What issues affect most the development of a career: family, school resources, popularity of field, reputation of alma matter, etc.?
Two main factors in terms of early career development are where your doctorate comes from and whom your advisers are. Within the field of legal history, there are a handful of institutions which produce the majority of legal historians. As your career developments, questions of resources (including funding) and the ability to take sabbaticals greatly impacts one's ability to produce scholarship. This is especially true in history where archival work requires funding and the ability to travel. I would also urge new legal historians to begin attending the annual conference of the American Society for Legal History. It is at the ASLH that legal historians physically manifest themselves as a visible community. I would also warn junior faculty not to take on too many committee assignments or outside projects. In other words, be selfish in terms of the time you need for scholarship. It is a real balancing act to build your reputation, be a good citizen of the university and profession, and leave time for research and writing.
What advice would you give to an undergrad interested in working on a Ph.D. in history?

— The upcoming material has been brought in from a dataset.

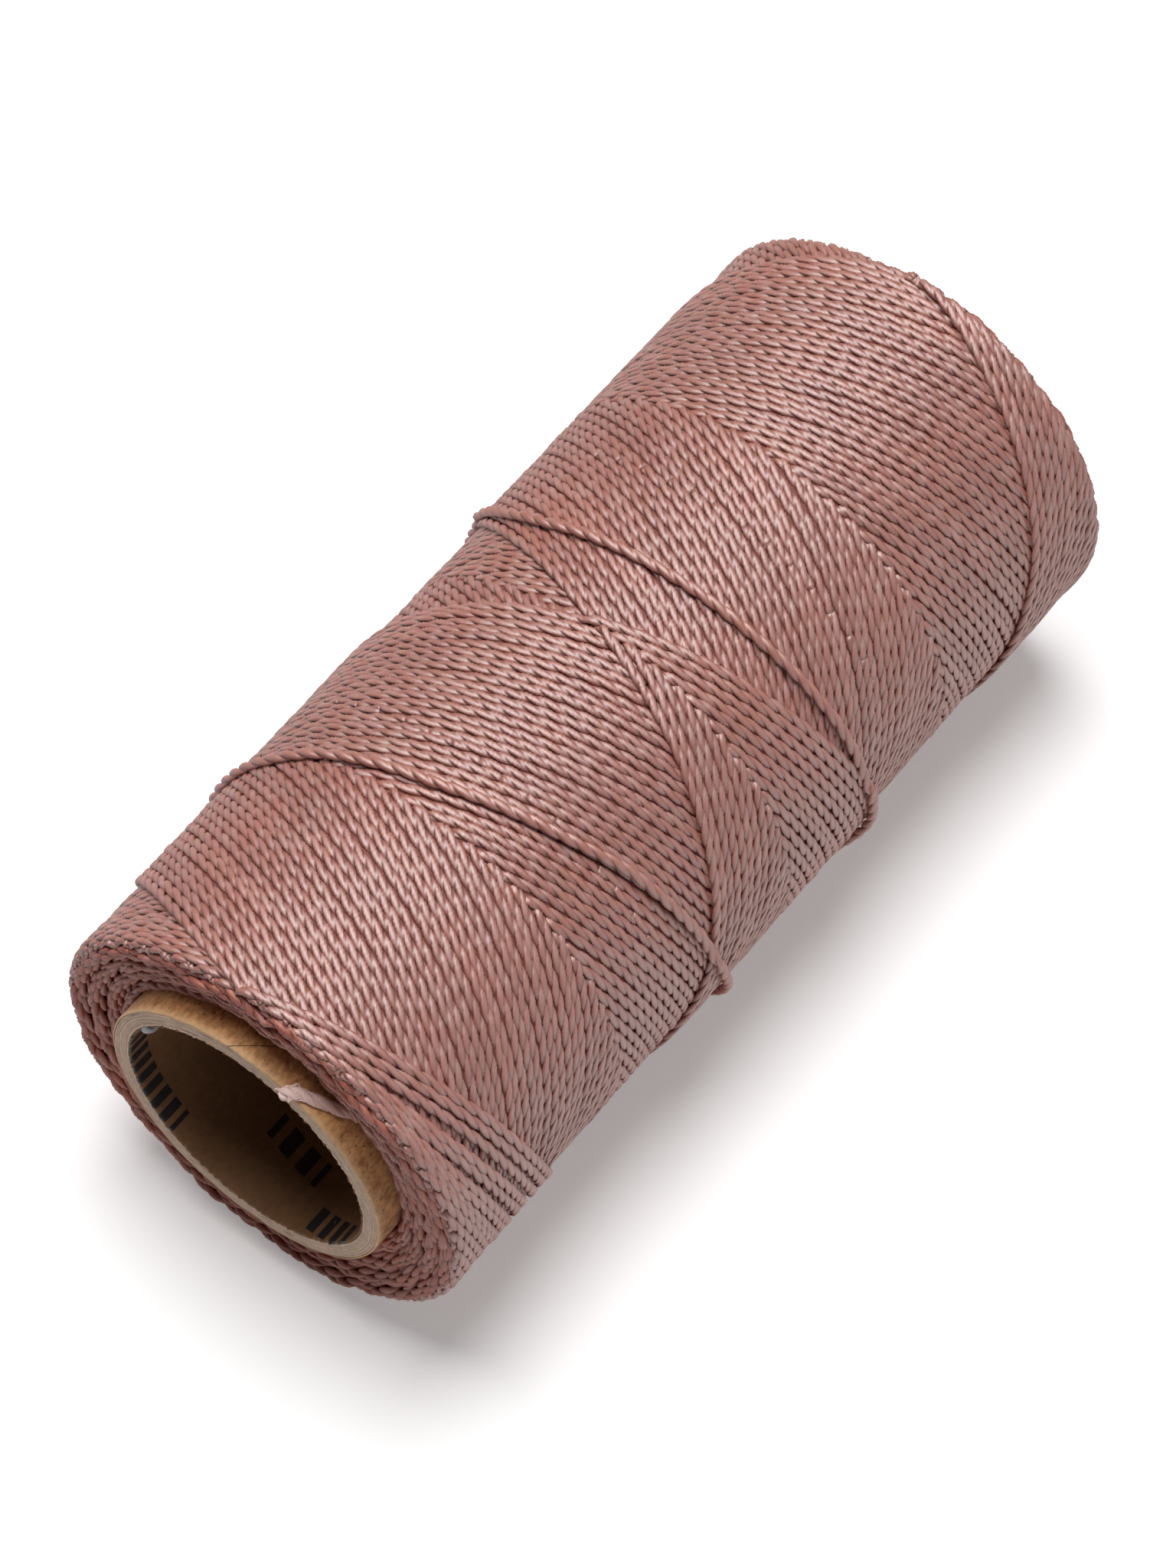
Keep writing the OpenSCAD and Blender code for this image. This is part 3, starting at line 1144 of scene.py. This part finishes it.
class SPOOL_OT_glue_spot(bpy.types.Operator):
    """Puts a spot of dried glue on the inner edge of the near rim"""

    bl_idname = "spool.glue_spot"
    bl_label = "Glue spot"

    def execute(self, context):
        rows, columns = 18, 40
        polar = np.linspace(0, np.pi, rows + 2)[1:-1, None]
        turn = np.linspace(0, 2 * np.pi, columns, endpoint=False)[None, :]
        # An ellipsoid, its outline uneven, that hugs the corner of bore and rim.
        uneven = 1 + 0.1 * np.sin(2 * turn + 0.7) + 0.07 * np.sin(5 * turn)
        u = np.sin(polar) * np.cos(turn) * uneven
        v = np.sin(polar) * np.sin(turn) * uneven
        w = np.cos(polar) + 0 * turn
        angle = 56 + 5.4 * u
        radius = BORE_RADIUS - 0.3 + 0.75 * w
        along = 0.7 + 1.0 * v - 0.15 * w
        caps = np.array([[57, 0.6, BORE_RADIUS + 0.5], [57, 0.9, BORE_RADIUS - 0.9]])
        points = np.concatenate(
            [put(along, radius, angle).reshape(-1, 3), put(caps[:, 1], caps[:, 2], caps[:, 0])]
        )
        quads = grid_faces(rows, columns, False, True)
        ring = np.arange(columns)
        after = (ring + 1) % columns
        last = (rows - 1) * columns
        pole = rows * columns
        top = np.stack([after, ring, 0 * ring + pole], -1)
        bottom = np.stack([last + ring, last + after, 0 * ring + pole + 1], -1)
        add_piece("glue_spot", points, [quads, top, bottom], glue_finish())
        return {"FINISHED"}


# The studio, in metres
FLOOR_HALF = 3.0
LAMP_PLACE = (0.12, 0.18, 1.28)
LAMP_AIM = (0, 0, 0.02)
CAMERA_PLACE = (-0.3137, -0.2428, 0.6633)
CAMERA_RIGHT = (0.6138, -0.7894, 0.0)
CAMERA_LOOK = (0.416, 0.323, -0.850)


class SPOOL_OT_stage(bpy.types.Operator):
    """Sets the pale floor, the soft lamp, the world and the camera"""

    bl_idname = "spool.stage"
    bl_label = "Studio"

    def execute(self, context):
        scene = context.scene
        scene.view_settings.view_transform = "Standard"
        near, far = -FLOOR_HALF, FLOOR_HALF
        mesh = bpy.data.meshes.new("floor")
        corners = [(near, near, 0), (far, near, 0), (far, far, 0), (near, far, 0)]
        mesh.from_pydata(corners, [], [(0, 1, 2, 3)])
        mesh.materials.append(self.floor_finish(scene.spool_colours))
        floor = add_object("floor", mesh)

        # A round soft lamp that faces the spool
        lamp_data = bpy.data.lights.new("key_lamp", "AREA")
        lamp_data.shape = "DISK"
        lamp_data.size = 0.9
        lamp_data.energy = 19.0
        lamp = add_object("key_lamp", lamp_data)
        lamp.location = LAMP_PLACE
        aim = Vector(LAMP_AIM) - Vector(LAMP_PLACE)
        lamp.rotation_euler = aim.to_track_quat("-Z", "Y").to_euler()
        scene.world = self.studio_air()

        camera_data = bpy.data.cameras.new("camera")
        camera_data.lens = 139.06
        camera_data.sensor_width = 36
        camera_data.sensor_fit = "AUTO"
        camera = add_object("camera", camera_data)
        right = Vector(CAMERA_RIGHT).normalized()
        look = Vector(CAMERA_LOOK).normalized()
        up = right.cross(look).normalized()
        right = look.cross(up)
        turn = Matrix((right, up, -look)).transposed().to_4x4()
        camera.matrix_world = Matrix.Translation(CAMERA_PLACE) @ turn
        scene.camera = camera
        return {"FINISHED"}

    def studio_air(self):
        """White to the camera. To the spool it is a dim sky, a little brighter above and ahead.

        Low down it is brighter again, by (1 - height)^3, and most of all on the -Y side.
        """
        world = bpy.data.worlds.new("studio_air")
        world.use_nodes = True
        tree = world.node_tree
        ahead, side, height = add_node(tree, "ShaderNodeTexCoord", output="Generated").parts()
        low = (1 - height) ** 3
        light = 0.05 + 0.06 * height + 0.05 * ahead + low * (0.12 + 0.08 * ahead - 0.44 * side)
        light = light.math("MAXIMUM", 0.04)
        seen = add_node(tree, "ShaderNodeLightPath", output="Is Camera Ray")
        background = tree.nodes["Background"].inputs
        feed(tree, background["Strength"], light + seen * (1 - light))
        feed(tree, background["Color"], (1.0, 1.0, 1.0))
        return world

    def floor_finish(self, colours):
        """Matt pale floor that reads as white.

        The camera sees a little light added near the spool, and full white far from it. What
        shines sees a smaller share of the little light.
        """
        made = Finish(
            "floor_paper", Roughness=0.9, Specular_IOR_Level=0.1, Emission_Strength=1.0
        )
        place = made.place()
        seen = made.node("ShaderNodeLightPath", output="Is Camera Ray")
        shine = made.node("ShaderNodeLightPath", output="Is Glossy Ray")
        away = made.node(
            "ShaderNodeVectorMath", {"operation": "LENGTH"}, {0: place}, output="Value"
        )
        light = 0.26 * (seen + 0.4 * shine) + 0.74 * seen * away.over(0.7, 0.8)
        glow = made.blend(light, (0.0, 0.0, 0.0), (1.0, 1.0, 1.0))
        feed(made.tree, made.shader.inputs["Emission Color"], glow)
        grain = made.noise(place, 60, 2)
        return made.finish(made.blend(grain, shade(colours.floor, 0.985), colours.floor[:]))


class SPOOL_PT_panel(bpy.types.Panel):
    """Lists the steps and the main values"""

    bl_idname = "SPOOL_PT_panel"
    bl_label = "Thread spool"
    bl_space_type = "VIEW_3D"
    bl_region_type = "UI"
    bl_category = "Thread spool"

    def draw(self, context):
        for group in (context.scene.spool_sizes, context.scene.spool_colours):
            box = self.layout.box()
            for name in group.__annotations__:
                box.prop(group, name)
        for step in STEPS:
            self.layout.operator(step.bl_idname)


# In the order in which they run
STEPS = [
    SPOOL_OT_stage,
    SPOOL_OT_paper_tube,
    SPOOL_OT_buried_thread,
    SPOOL_OT_end_turns,
    SPOOL_OT_outer_winding,
    SPOOL_OT_last_wrap,
    SPOOL_OT_first_end,
    SPOOL_OT_glue_spot,
]
CLASSES = [SpoolSizes, SpoolColours, *STEPS, SPOOL_PT_panel]


def register():
    for kind in CLASSES:
        bpy.utils.register_class(kind)
    bpy.types.Scene.spool_sizes = PointerProperty(type=SpoolSizes)
    bpy.types.Scene.spool_colours = PointerProperty(type=SpoolColours)


def unregister():
    del bpy.types.Scene.spool_colours
    del bpy.types.Scene.spool_sizes
    for kind in reversed(CLASSES):
        bpy.utils.unregister_class(kind)


def main():
    register()
    for step in STEPS:
        group, name = step.bl_idname.split(".")
        getattr(getattr(bpy.ops, group), name)()


if __name__ == "__main__":
    main()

Like the advice to an actor, dancer, or musician, only enter the profession if you truly love history and if you have a passion for teaching and writing. There is really no other reason to do it. If you are in a program and you are not enjoying it, then seriously think about leaving the program. This does not make you a failure. As with most of life, it has to be about the process and not the endpoint.

What advice would you give to a new Ph.D. unable to find employment in a history department?
For legal historians, the law school market has traditionally been better than the history market. In the law school market, it is often useful to market oneself as something other than a legal historian.